I think the membrane melted off. It was very tender but still stuck to the bone. I did a pound per person then counted myself twice and one person could not make it so, 9lbs for 6 people. It was a wonderful dinner and my bbq ribs are all gone, Success!!!


----------



## ccoltman

I took a whole rack of beef ribs......cut em in half and removed the pain in the ass membrane from one and not the other......seasoned them and dod em wrapped in oven 2 hours at 300....then sauced and roasted 300 30 mins uncovered.....both tasted identical...BUT......WHEN YOU GO TO BITE THEM OFF THE BONE... membrane on tends to pull off all in one piece......membrame off allows you to take a bite and leave the rest......so...your choice...I say rmoving is worth the wffort


----------



## dale littlejohn

NEVER , NEVER , NEVER Remove the membrane before smoking or cooking from pork ribs, There is no need to, just take your ribs sprinkle garlic salt, place them on the BBQ fat side up over low indirect heat for 3 to 4 hours there is no need to turn them over you see because the fat is on the top and the membrane on the bottom will hold the fat in the meat.
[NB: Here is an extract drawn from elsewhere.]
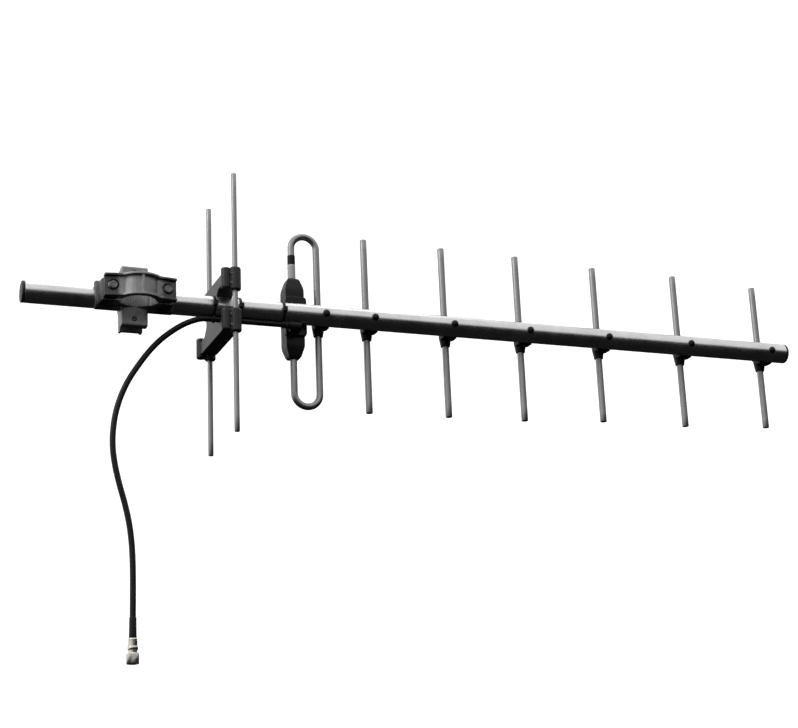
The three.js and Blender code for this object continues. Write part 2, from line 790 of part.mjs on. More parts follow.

I have at times added a mesquite additive to the top while cooking. This will result in a true BBQ simple rib. When you eat this it will have a very tender meat but it will have enough chew to it to extract the pork flavor you paid for. If you must you can add vinegar,brown sugar,tomato,herbs and spices afterwards if you enjoy those flavors instead of pork. If you prefer rib meat that falls off the bone don't bother with charcoal, just roast it in the oven at 300 for six hours covered with vinegar,brown sugar,tomato,herbs and spices (BBQ sauce) . Remember when you do the ribs without BBQ sauce you can offer your guests a variety of tomato based and mustard based sauces, I suggest you try a few ribs with just a tiny bit of garlic salt, you might like them. Just one person's strong opinion thanks for your time.


----------



## fpmich

Sometimes it's difficult to tell if the membrane is actually left on a rack of ribs.  When the tough membrane is removed there is still a lighter, though, more tender membrane left on.  If you aren't familiar with the difference, it can confuse you.  I've done both.  Removing, and not removing, and I can't tell the difference.  Why?  Because I take a sharp knife and score the membrane side 3/8" to 1/2" in two directions at least.
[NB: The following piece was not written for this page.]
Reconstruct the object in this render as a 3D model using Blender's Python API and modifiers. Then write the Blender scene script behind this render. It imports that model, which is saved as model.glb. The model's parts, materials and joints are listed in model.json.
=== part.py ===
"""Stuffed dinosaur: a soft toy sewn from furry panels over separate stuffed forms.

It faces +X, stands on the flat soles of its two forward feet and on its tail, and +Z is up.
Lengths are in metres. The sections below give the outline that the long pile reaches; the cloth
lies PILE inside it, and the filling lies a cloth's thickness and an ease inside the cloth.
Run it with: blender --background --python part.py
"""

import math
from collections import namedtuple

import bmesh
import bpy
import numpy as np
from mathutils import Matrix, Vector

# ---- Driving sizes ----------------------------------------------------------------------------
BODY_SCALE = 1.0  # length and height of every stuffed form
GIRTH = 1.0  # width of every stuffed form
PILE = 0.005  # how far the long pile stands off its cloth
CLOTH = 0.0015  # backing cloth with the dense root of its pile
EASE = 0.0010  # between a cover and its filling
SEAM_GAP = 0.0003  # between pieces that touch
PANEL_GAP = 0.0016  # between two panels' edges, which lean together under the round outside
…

Never had anyone say they were tough to eat.  Saves time and effort.  Good enough for home, friends and neighbors.  Competition is out of my league anyway, so I don't worry about it.
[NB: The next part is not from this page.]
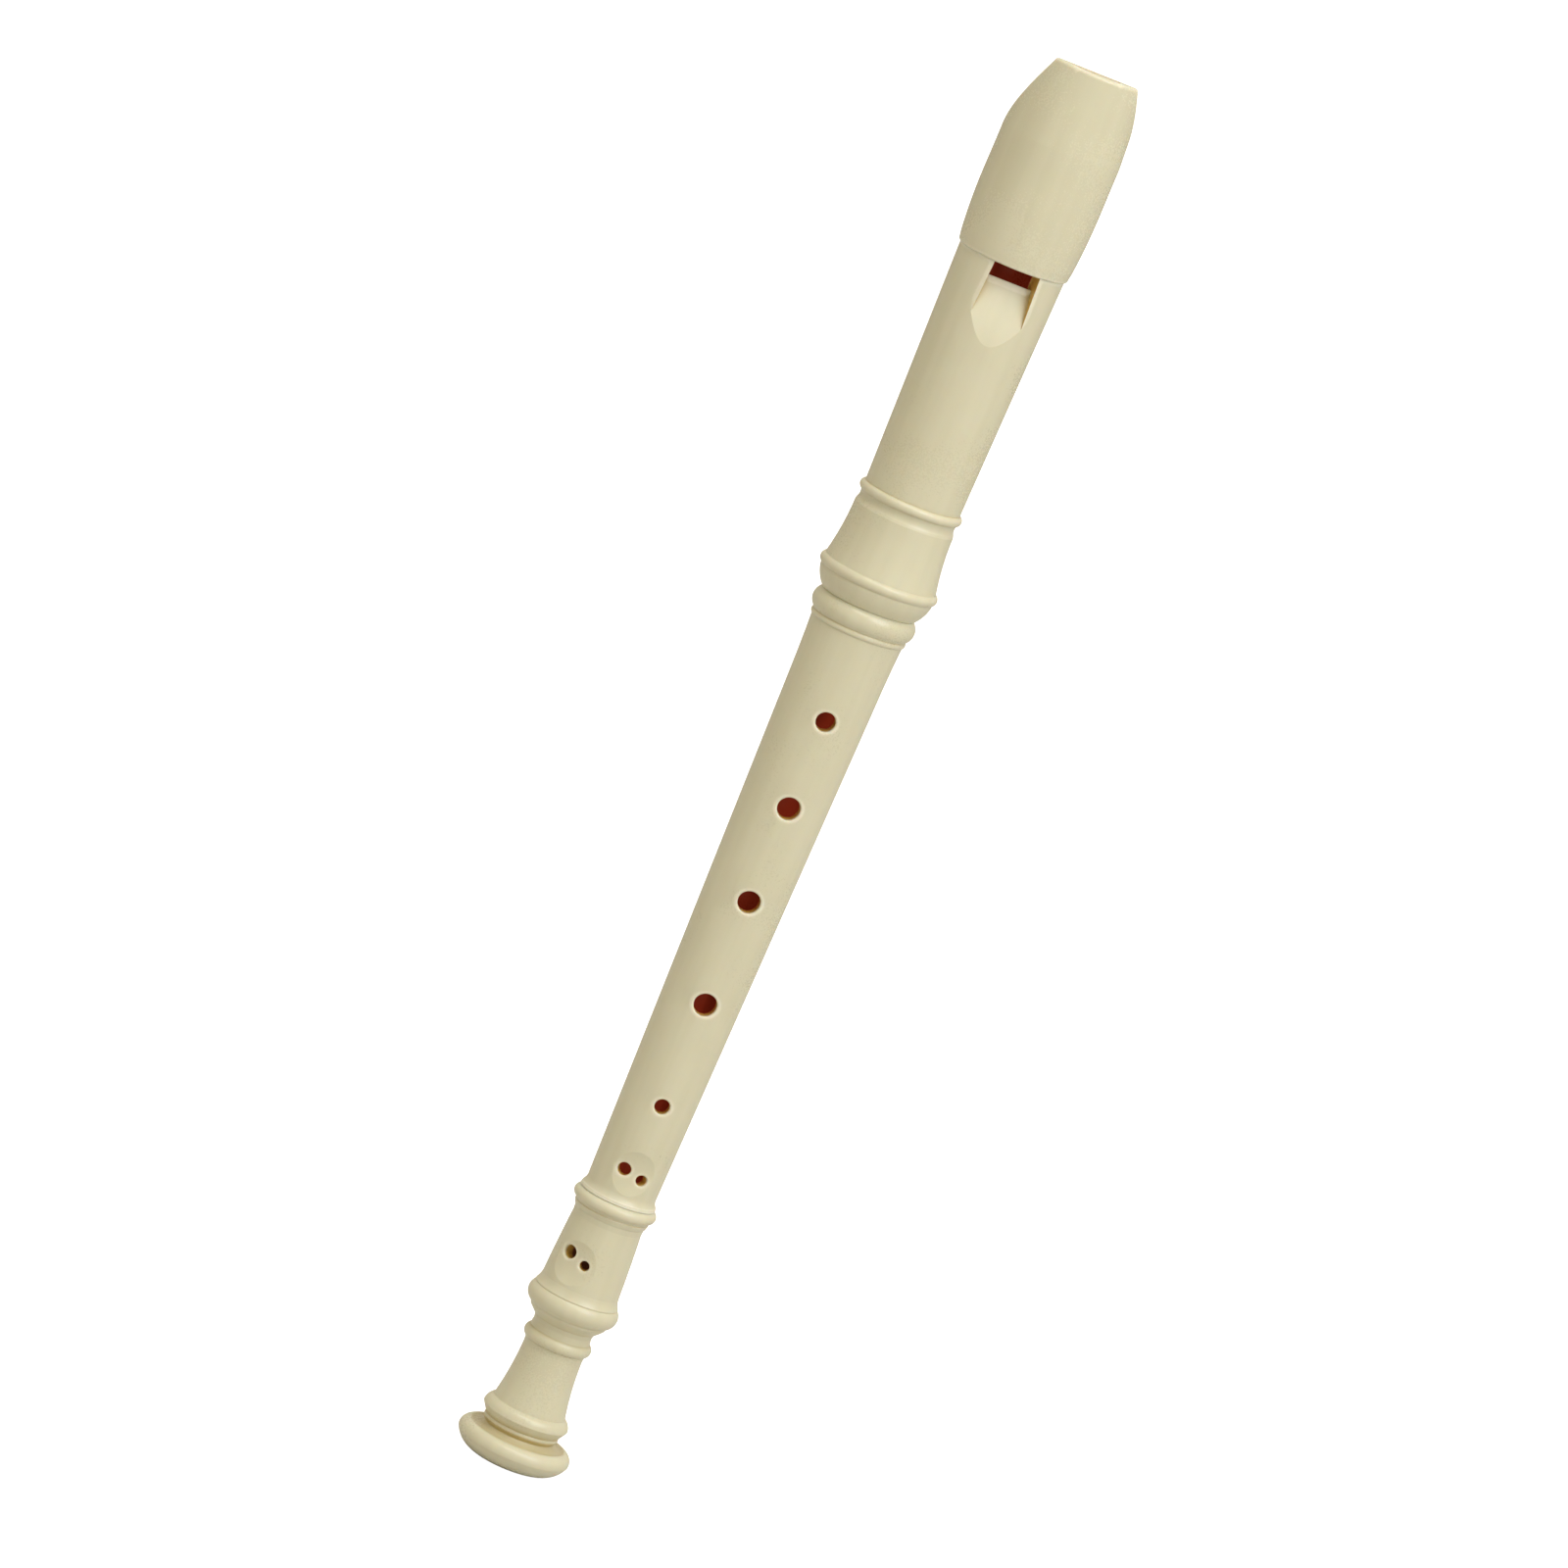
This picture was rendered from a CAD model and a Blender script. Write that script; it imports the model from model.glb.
"""Looks of a three-joint soprano recorder moulded in ivory ABS.

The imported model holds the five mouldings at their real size. This script dresses each of them, joint by
joint, and sets the recorder on a pale light table under soft studio light, seen from the front and leaning
to the right.
"""

import logging
import math
from dataclasses import dataclass, field
from enum import Enum
from typing import Iterable, Mapping, Sequence

import bpy
from mathutils import Matrix, Vector


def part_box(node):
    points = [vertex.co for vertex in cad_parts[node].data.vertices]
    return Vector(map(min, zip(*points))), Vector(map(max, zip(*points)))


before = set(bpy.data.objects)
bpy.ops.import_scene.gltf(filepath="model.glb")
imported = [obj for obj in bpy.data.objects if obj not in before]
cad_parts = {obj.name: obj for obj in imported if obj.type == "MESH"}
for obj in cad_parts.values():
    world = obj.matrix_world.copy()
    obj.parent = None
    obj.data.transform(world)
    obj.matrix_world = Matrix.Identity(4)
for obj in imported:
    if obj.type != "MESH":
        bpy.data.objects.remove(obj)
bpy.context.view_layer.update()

LOG = logging.getLogger("recorder")
MM = 0.001

Colour = tuple[float, float, float]
Value = float | tuple[float, ...]
Source = bpy.types.NodeSocket | Value

BLACK: Colour = (0.0, 0.0, 0.0)
WHITE: Colour = (1.0, 1.0, 1.0)


def rgba(colour: Colour) -> tuple[float, float, float, float]:
    """Return a colour with full alpha."""
    return (*colour, 1.0)


# --- Shader groups: the effects that the mouldings share ----------------------------------------------------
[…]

Although I have turned out a few ribs that matched Smokey D's from Iowa, the best BBG joint in the US.


----------



## gonavy

Takes me about 30 sec to a min to remove membrane, not sure where I got this tip from, but it works great and easy.  Take a screw driver (clean one, not a used greasy one...lol)  I have a brand new one in my kitchen drawer just for this, use a phillips head, works better.  Start in the middle of the rack, work the screw driver from one side to the other until you can get the entire shaft under the membrane.  Now stick you other finger under the shaft onto the meat to hold it down, lift straight up with the screw driver, the membrane will begin to pull off equally in both direction, works like a charm and very quickly after a little practice.  If one side pulls off first, use a paper towel and finish it off.  This is the BEST and EASIEST way I have found to remove the membrane.  I have literally done it in under 30 secs.


----------



## SmokinAl

I leave it on, it holds the juices in.

Al


----------